Exercise requirements:
From the first line of the data below, repeat each line exactly until you reach the line with "return (distance(u /"; include that line too.

Source excerpt:
○ ○ ○ ○ ○ ○ ○

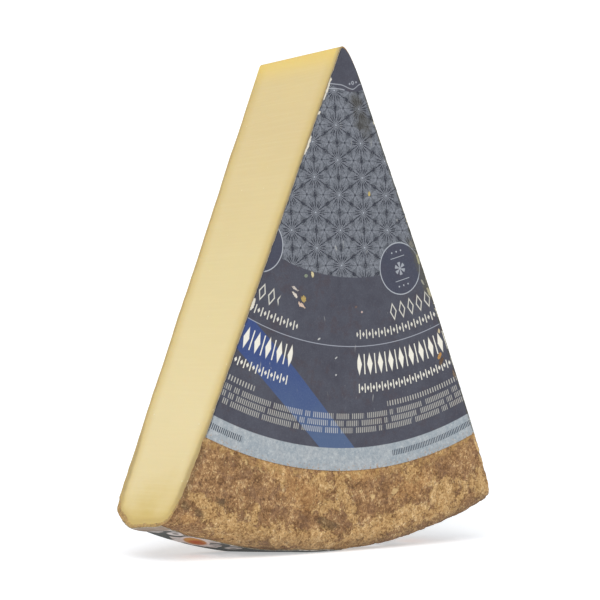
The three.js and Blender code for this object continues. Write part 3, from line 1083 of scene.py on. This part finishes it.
# Torn or soiled spots of the label: x, z, half width, half height, tilt, seed, raggedness, colour
TORN_SPOTS = [
    (-45.1, 181, 2.9, 0.9, -0.5, 11, 0.9, "#c4bab0"),
    (-45.4, 177, 3.2, 1, -0.75, 12, 0.9, "#d6ccbe"),
    (-37.6, 174, 2, 2.1, 0.6, 13, 1, "#b0985c"),
    (-39.3, 169.6, 2.6, 1.3, -0.6, 14, 0.9, "#d2b8a4"),
    (-29.8, 190.6, 1.2, 2.5, 0.3, 15, 0.7, "#cec096"),
    (-35.4, 189.6, 1.6, 1.1, -0.2, 16, 0.8, "#808876"),
    (20.4, 248.3, 1.1, 1.5, 0, 17, 0.7, "#bea864"),
    (86.5, 131.5, 1.6, 3, -0.5, 18, 0.45, "#5c4836"),
    (84.8, 135.4, 1.4, 2.6, -0.5, 18, 0.45, "#b4874b"),
    (13.5, 165.8, 0.9, 0.9, 0, 19, 0.45, "#bea8a0"),
    (8.2, 169.2, 1.2, 0.8, 0.3, 20, 0.45, "#685854"),
    (-24.4, 146.8, 1.3, 0.6, 0.5, 21, 0.45, "#bebeba"),
    (-9.7, 133.9, 1.3, 0.5, 0.6, 22, 0.45, "#babab8"),
    (-9.8, 122.2, 0.8, 0.7, 0, 23, 0.45, "#b4b4b4"),
    (65, 203.6, 0.8, 4.2, 0.4, 24, 0.8, "#a29e80"),
    (75.2, 181, 1.4, 3.8, 0.4, 25, 0.8, "#a8a286"),
    (69.4, 187.8, 0.8, 2.4, 0.7, 26, 0.45, "#969486"),
    (58.4, 215, 1.7, 3.6, 0.4, 27, 1.6, "#76736a"),
    (84.4, 153.2, 1, 1.8, 0.4, 28, 0.45, "#c4b696"),
    (98.6, 122.5, 1.2, 2.6, 0.4, 29, 0.9, "#7a6856"),
]

# Bare paper along the label's left edge: z and half length
BARE_STRIPS = ((318.6, 8), (301.6, 1.2), (278.6, 6.5), (169.5, 4))


def blot(t, x, z, wide, tall, tilt, seed, ragged):
    """1 on a ragged worn spot of the label."""
    u, v = turned(t.x - x, t.z - z, tilt)
    uneven = (t.noise(2.2, seed, detail=3, rough=0.7) - 0.5) * (2.5 * ragged)
    return (distance(u / wide, v / tall) + uneven).within(1, 0.12)


def bare_strip(t, left, rough, z, half):
    """1 on a strip of bare paper beside the left cut."""
    along = abs(t.z - z) / half
    return (left + along * 0.9 + rough * 3).rise(2.5, 1.9) * along.within(1, 0.1)


def label_wear(t, colour, reach, fibre):
    """The print's colour with fibres, scratches, stains, torn spots and a dark left edge that is partly
    painted shade, and where it is torn.
    """
    left, right = t.from_cuts()
    rough = t.noise(2.4, 5, detail=3, rough=0.8) - 0.5
    scratch = t.noise(2, 3, stretch=(1, 1, 5), warp=0.5).rise(0.70, 0.76)
    scratch = scratch * t.noise(30, 4).rise(0.5, 0.62)
    grubby = (right + rough * 9).rise(7.5, 4) * abs(t.z - 197).within(20, 6)
    patchy = t.noise(12, 6).rise(0.44, 0.56)
    chips = (rough * 6 - right * 0.6).rise(-0.3, 0.3) * right.rise(4, 2.5) * patchy
    strips = [bare_strip(t, left, rough, *place) for place in BARE_STRIPS]
    stained = t.near(LABEL_STAINS) + (t.noise(5, 7, detail=3) - 0.5) * 1.4
    crumbs = t.noise(2, 8, rough=0.7).rise(0.56, 0.66) * reach.rise(290, 296.5)
    colour = t.coats(
        colour,
        (fibre.rise(0.5, 0.72) * 0.09, "#96989c"),
        (fibre.rise(0.5, 0.28) * 0.1, "#2e2e36"),
        (scratch * 0.5, "#b0b0ac"),
        ((right + rough * 5).rise(2.4, 0.8) * 0.6, "#4a483a"),
        (grubby * 0.55, "#58564a"),
        (chips * 0.9, "#d4caa8"),
        # a dark line along the left cut: the print's worn edge, partly painted shade
        ((left + rough * 3).rise(1.6, 0.4) * 0.7, "#2c2c32"),
        *[(strip * 0.9, "#dcd5c4") for strip in strips],
        (stained.rise(-0.3, 0.7) * 0.6, "#403c30"),
        (crumbs * 0.8, "#a07c54"),
    )
    torn = 0
    for *place, tint in TORN_SPOTS:
        spot = blot(t, *place)
        colour = t.coats(colour, (spot * (fibre.rise(0.3, 0.52) * 0.4 + 0.55), tint))
        torn = spot + torn
    return colour, torn


def band_leaves(t, around):
    """The band's dark print: waves, rings, slanting strokes and a long foot."""
    u, v = (around + 125.5).wrapped(49), t.depth - 42
    wave = (u / 4.2).sine() * 9
    ring = distance((u - 8) / 8, (v + 2) / 13)
    leaves = abs(v - wave + 3).within(5, 0.8) * abs(u).within(17.5, 1) * ring.rise(1, 1.1)
    leaves = leaves.most(abs(ring - 0.85).within(0.26, 0.08)).most(ring.within(0.22, 0.08))
    slants = abs((u * 0.8 + v * 0.5).wrapped(6.5)).within(1.3, 0.5) * u.band(-17, -2, 0.6)
    leaves = leaves.most(slants * abs(v + 4).within(9, 1))
    leaves = leaves.most((v + wave * 0.4).rise(11, 12.5) * abs(u).within(20, 1))
    foot = (v + t.noise(5, 5) * 10 + 24).rise(0, 1.5) * abs(around + 18).within(46, 2)
    return leaves.most(foot)


def band_material():
    """The worn band: pinkish white with bold dark green leaf shapes and an orange oval."""
    t = Paint("band_print", 0.7)
    around = t.x.direction(APEX_Z - t.z) * WHEEL_RADIUS
    fibre = t.noise(1.5, 1, detail=3, rough=0.8)
    u, v = (around + 97).wrapped(194), t.depth - 45.5
    long, wide = turned(u, v, radians(50))
    oval = distance(long / 12.5, wide / 7.5)
    dirt = t.noise(5, 4, detail=4, rough=0.75).rise(0.52, 0.68)
    worn_end = (around + (t.noise(6, 6) - 0.5) * 10).rise(-134, -139)
    colour = t.coats(
        t.ramp(t.noise(9, 2, detail=4), (0.3, "#b2a6a0"), (0.7, "#d2cbc8")),
        (band_leaves(t, around) * 0.92, "#2a3432"),
        (oval.within(1.35, 0.06), "#cabab4"),
        (oval.within(1.05, 0.1), "#a8763c"),
        ((oval - u * 0.03).within(0.68, 0.35), "#a64e1a"),
        (oval.within(0.95, 0.15) * u.rise(0, -6) * 0.6, "#c48c40"),
        (dirt * 0.5, "#846a52"),
        (worn_end * 0.8, "#7e6a54"),
    )
    return t.finish(colour, fibre * 0.15 + dirt * 0.1)


def paper_edge_material():
    """Bare paper at the edges and the backs of the label and the band."""
    t = Paint("paper_edge", 0.85)
    fibre = t.noise(1.6, 1)
    colour = t.ramp(fibre, (0.35, "#968c7a"), (0.65, "#cec6b4"))
    return t.finish(colour, t.noise(0.8, 2) * 0.1)


def floor_material():
    """White sheet, lit a little from within so that it stays white to the horizon."""
    t = Paint("floor_sheet", 0.9, 0)
    t.shader.inputs["Emission Color"].default_value = WHITE
    t.shader.inputs["Emission Strength"].default_value = FLOOR_GLOW
    return t.finish(t.ramp(t.noise(400, 1), (0.3, "#eef2f8"), (0.7, "#f2f6fb")))


def add_cheese():
    points, faces, materials, gaps = cheese_mesh()
    piece = add_piece("cheese", points, faces, [paste_material(), rind_material()], materials)
    layer = piece.data.attributes.new("rind_gap", "FLOAT", "POINT")
    layer.data.foreach_set("value", gaps.astype(np.float32))
    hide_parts("cheese_wedge")


def add_paper(name, slab, print_material):
    """A sheet of paper with its print on the front."""
    points, front, rest = slab
    face_materials = [0] * len(front) + [1] * len(rest)
    materials = [print_material, paper_edge_material()]
    return add_piece(name, points, front + rest, materials, face_materials)


def add_label():
    piece = add_paper("label", label_mesh(), label_material())
    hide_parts("paper_label")


def add_band():
    piece = add_paper("band", band_mesh(), band_material())
    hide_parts("heel_band")


def add_floor():
    """A wide pale sheet under everything."""
    bpy.ops.mesh.primitive_plane_add(size=FLOOR_SIZE)
    floor = bpy.context.object
    floor.name = "floor"
    floor.data.materials.append(floor_material())


def add_sun(name, towards, strength, spread):
    """A soft distant light that comes from that direction."""
    lamp = bpy.data.lights.new(name, "SUN")
    lamp.energy = strength
    lamp.angle = radians(spread)
    light = new_object(name, lamp)
    light.rotation_euler = Vector(towards).to_track_quat("Z", "Y").to_euler()


def add_world():
    """Even light from all round; the camera itself sees a brighter white."""
    world = bpy.data.worlds.new("studio")
    scene.world = world
    world.use_nodes = True
    nodes, links = world.node_tree.nodes, world.node_tree.links
    light, white = nodes["Background"], nodes.new("ShaderNodeBackground")
    for node, strength in ((light, SKY_LIGHT), (white, BACKDROP)):
        node.inputs["Color"].default_value = WHITE
        node.inputs["Strength"].default_value = strength
    path = nodes.new("ShaderNodeLightPath")
    either = nodes.new("ShaderNodeMixShader")
    links.new(path.outputs["Is Camera Ray"], either.inputs[0])
    links.new(light.outputs[0], either.inputs[1])
    links.new(white.outputs[0], either.inputs[2])
    links.new(either.outputs[0], nodes["World Output"].inputs["Surface"])


def add_camera():
    """The photo's camera: low, to the left of the label, with a long lens."""
    camera = bpy.data.cameras.new("camera")
    camera.lens = CAMERA_LENS
    camera.sensor_width = SENSOR_WIDTH
    holder = new_object("camera", camera)
    holder.location = in_frame(np.array(CAMERA_PLACE))
    holder.rotation_euler = [radians(a) for a in CAMERA_TURN]
    scene.camera = holder


add_camera()
add_cheese()
add_label()
add_band()
add_floor()
add_sun("key_light", (-0.60, -0.60, 0.62), 1.85, 35)
add_sun("side_light", (0.75, -0.55, 0.35), 0.35, 60)
add_world()
scene.view_settings.view_transform = "Standard"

○ ○ ○ ○ ○ ○ ○

Reply:
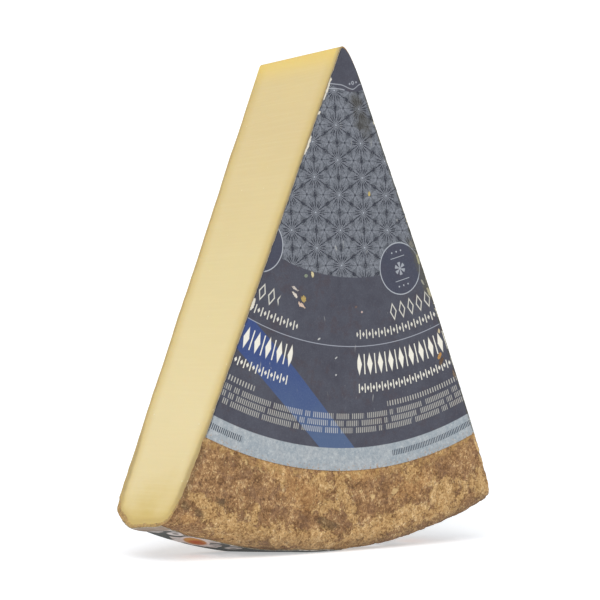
The three.js and Blender code for this object continues. Write part 3, from line 1083 of scene.py on. This part finishes it.
# Torn or soiled spots of the label: x, z, half width, half height, tilt, seed, raggedness, colour
TORN_SPOTS = [
    (-45.1, 181, 2.9, 0.9, -0.5, 11, 0.9, "#c4bab0"),
    (-45.4, 177, 3.2, 1, -0.75, 12, 0.9, "#d6ccbe"),
    (-37.6, 174, 2, 2.1, 0.6, 13, 1, "#b0985c"),
    (-39.3, 169.6, 2.6, 1.3, -0.6, 14, 0.9, "#d2b8a4"),
    (-29.8, 190.6, 1.2, 2.5, 0.3, 15, 0.7, "#cec096"),
    (-35.4, 189.6, 1.6, 1.1, -0.2, 16, 0.8, "#808876"),
    (20.4, 248.3, 1.1, 1.5, 0, 17, 0.7, "#bea864"),
    (86.5, 131.5, 1.6, 3, -0.5, 18, 0.45, "#5c4836"),
    (84.8, 135.4, 1.4, 2.6, -0.5, 18, 0.45, "#b4874b"),
    (13.5, 165.8, 0.9, 0.9, 0, 19, 0.45, "#bea8a0"),
    (8.2, 169.2, 1.2, 0.8, 0.3, 20, 0.45, "#685854"),
    (-24.4, 146.8, 1.3, 0.6, 0.5, 21, 0.45, "#bebeba"),
    (-9.7, 133.9, 1.3, 0.5, 0.6, 22, 0.45, "#babab8"),
    (-9.8, 122.2, 0.8, 0.7, 0, 23, 0.45, "#b4b4b4"),
    (65, 203.6, 0.8, 4.2, 0.4, 24, 0.8, "#a29e80"),
    (75.2, 181, 1.4, 3.8, 0.4, 25, 0.8, "#a8a286"),
    (69.4, 187.8, 0.8, 2.4, 0.7, 26, 0.45, "#969486"),
    (58.4, 215, 1.7, 3.6, 0.4, 27, 1.6, "#76736a"),
    (84.4, 153.2, 1, 1.8, 0.4, 28, 0.45, "#c4b696"),
    (98.6, 122.5, 1.2, 2.6, 0.4, 29, 0.9, "#7a6856"),
]

# Bare paper along the label's left edge: z and half length
BARE_STRIPS = ((318.6, 8), (301.6, 1.2), (278.6, 6.5), (169.5, 4))


def blot(t, x, z, wide, tall, tilt, seed, ragged):
    """1 on a ragged worn spot of the label."""
    u, v = turned(t.x - x, t.z - z, tilt)
    uneven = (t.noise(2.2, seed, detail=3, rough=0.7) - 0.5) * (2.5 * ragged)
    return (distance(u / wide, v / tall) + uneven).within(1, 0.12)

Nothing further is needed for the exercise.